### OBJECTIVE
The required output is the exact run of lines from the line containing "Model this object" to the line containing "under the centre.", inclusive, and nothing besides.

### RECORDS PROVIDED
↓↓↓

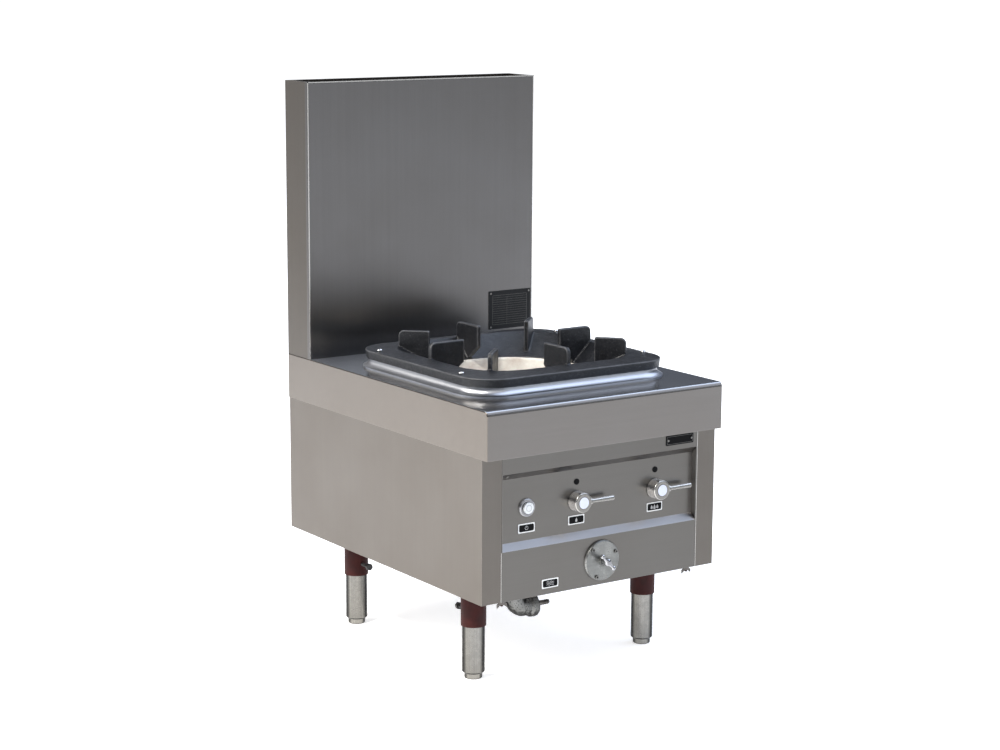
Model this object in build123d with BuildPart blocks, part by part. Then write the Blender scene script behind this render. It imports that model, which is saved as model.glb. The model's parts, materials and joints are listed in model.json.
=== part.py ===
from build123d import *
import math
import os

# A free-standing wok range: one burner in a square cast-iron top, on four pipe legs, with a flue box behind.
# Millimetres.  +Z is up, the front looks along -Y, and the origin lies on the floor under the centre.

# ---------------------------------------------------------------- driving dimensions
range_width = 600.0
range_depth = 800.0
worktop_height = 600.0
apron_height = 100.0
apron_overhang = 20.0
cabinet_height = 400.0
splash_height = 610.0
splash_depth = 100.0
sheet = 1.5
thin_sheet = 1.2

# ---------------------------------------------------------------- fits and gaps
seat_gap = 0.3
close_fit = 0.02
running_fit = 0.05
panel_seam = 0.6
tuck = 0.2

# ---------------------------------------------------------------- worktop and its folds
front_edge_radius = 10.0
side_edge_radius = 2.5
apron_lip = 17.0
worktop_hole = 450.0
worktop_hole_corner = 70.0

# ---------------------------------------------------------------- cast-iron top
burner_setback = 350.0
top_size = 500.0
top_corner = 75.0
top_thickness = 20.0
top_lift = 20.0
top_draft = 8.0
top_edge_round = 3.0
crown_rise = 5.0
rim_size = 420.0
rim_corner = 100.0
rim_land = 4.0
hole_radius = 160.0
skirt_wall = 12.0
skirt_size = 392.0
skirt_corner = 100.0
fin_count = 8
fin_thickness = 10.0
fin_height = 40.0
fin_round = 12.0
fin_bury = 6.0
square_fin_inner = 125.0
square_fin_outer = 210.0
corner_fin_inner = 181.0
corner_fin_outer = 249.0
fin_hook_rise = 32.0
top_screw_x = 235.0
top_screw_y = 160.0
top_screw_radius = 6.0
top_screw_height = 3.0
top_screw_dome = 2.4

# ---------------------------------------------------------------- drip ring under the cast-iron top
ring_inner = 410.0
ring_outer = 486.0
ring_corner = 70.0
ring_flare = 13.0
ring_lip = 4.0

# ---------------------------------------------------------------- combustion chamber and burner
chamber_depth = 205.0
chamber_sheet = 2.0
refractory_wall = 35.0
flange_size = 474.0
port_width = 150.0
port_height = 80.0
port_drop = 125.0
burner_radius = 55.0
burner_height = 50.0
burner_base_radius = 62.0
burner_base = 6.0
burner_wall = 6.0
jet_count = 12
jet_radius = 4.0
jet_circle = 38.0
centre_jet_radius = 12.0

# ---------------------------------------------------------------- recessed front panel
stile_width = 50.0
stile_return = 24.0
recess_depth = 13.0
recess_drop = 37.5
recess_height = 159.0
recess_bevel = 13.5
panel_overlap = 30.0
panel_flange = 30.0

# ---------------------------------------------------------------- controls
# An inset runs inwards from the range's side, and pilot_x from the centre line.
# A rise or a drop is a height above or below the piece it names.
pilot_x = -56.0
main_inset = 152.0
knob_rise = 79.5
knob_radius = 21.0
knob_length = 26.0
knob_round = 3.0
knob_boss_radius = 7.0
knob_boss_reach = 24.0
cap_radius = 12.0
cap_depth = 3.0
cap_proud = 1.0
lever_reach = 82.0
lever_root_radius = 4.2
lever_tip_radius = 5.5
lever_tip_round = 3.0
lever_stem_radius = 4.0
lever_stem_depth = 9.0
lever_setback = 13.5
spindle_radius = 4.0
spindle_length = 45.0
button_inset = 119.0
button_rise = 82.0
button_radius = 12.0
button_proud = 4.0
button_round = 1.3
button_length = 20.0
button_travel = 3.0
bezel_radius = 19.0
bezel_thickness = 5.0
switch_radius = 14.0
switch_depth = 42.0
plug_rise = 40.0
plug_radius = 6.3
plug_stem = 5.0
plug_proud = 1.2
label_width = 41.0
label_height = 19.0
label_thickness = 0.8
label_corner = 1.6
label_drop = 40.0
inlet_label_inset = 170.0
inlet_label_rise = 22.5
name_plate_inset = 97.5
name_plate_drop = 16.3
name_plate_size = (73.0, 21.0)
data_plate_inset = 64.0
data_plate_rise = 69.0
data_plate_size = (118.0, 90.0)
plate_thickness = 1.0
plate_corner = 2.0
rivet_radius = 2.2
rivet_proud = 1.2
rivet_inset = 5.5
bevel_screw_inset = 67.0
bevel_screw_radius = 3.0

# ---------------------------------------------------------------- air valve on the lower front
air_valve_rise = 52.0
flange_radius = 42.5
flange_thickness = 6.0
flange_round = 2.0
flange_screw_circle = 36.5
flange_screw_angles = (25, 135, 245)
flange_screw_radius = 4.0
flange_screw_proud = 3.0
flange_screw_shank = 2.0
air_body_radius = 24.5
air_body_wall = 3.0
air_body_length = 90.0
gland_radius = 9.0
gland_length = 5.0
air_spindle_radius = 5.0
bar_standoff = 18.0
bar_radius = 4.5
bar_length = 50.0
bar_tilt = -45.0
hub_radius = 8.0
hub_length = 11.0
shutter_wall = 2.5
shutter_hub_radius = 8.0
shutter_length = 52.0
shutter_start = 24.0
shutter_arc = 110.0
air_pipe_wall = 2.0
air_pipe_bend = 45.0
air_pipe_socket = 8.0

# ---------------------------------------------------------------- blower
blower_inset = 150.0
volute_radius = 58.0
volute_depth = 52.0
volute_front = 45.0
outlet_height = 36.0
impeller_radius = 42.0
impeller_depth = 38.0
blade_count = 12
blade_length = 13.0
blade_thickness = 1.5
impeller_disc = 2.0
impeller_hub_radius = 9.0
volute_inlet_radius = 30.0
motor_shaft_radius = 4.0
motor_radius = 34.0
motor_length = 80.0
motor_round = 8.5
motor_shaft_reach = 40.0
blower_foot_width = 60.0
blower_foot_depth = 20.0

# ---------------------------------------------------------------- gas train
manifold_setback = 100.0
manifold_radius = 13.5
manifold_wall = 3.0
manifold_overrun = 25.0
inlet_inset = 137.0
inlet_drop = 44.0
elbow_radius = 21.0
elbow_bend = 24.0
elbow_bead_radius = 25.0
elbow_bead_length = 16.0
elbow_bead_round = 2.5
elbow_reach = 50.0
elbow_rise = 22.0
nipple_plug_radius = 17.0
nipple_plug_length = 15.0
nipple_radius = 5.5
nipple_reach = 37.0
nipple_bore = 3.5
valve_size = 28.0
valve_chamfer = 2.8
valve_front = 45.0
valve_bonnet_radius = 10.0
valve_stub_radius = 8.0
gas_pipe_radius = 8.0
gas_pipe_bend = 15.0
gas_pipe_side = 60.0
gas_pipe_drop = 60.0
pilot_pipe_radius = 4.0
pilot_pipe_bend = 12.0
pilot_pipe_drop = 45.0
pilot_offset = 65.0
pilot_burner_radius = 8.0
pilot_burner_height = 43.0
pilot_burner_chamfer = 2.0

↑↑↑
↓↓↓

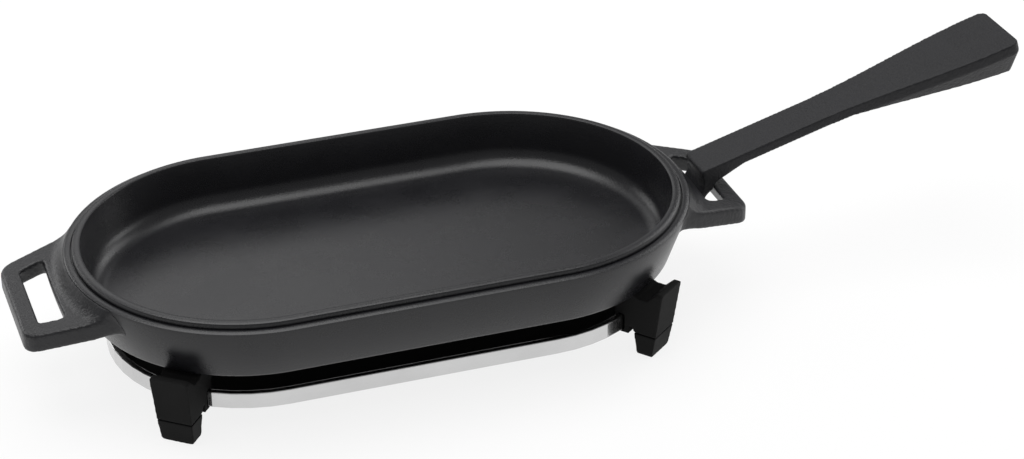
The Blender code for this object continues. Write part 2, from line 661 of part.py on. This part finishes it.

↑↑↑

### WRITTEN ANSWER
Model this object in build123d with BuildPart blocks, part by part. Then write the Blender scene script behind this render. It imports that model, which is saved as model.glb. The model's parts, materials and joints are listed in model.json.
=== part.py ===
from build123d import *
import math
import os

# A free-standing wok range: one burner in a square cast-iron top, on four pipe legs, with a flue box behind.
# Millimetres.  +Z is up, the front looks along -Y, and the origin lies on the floor under the centre.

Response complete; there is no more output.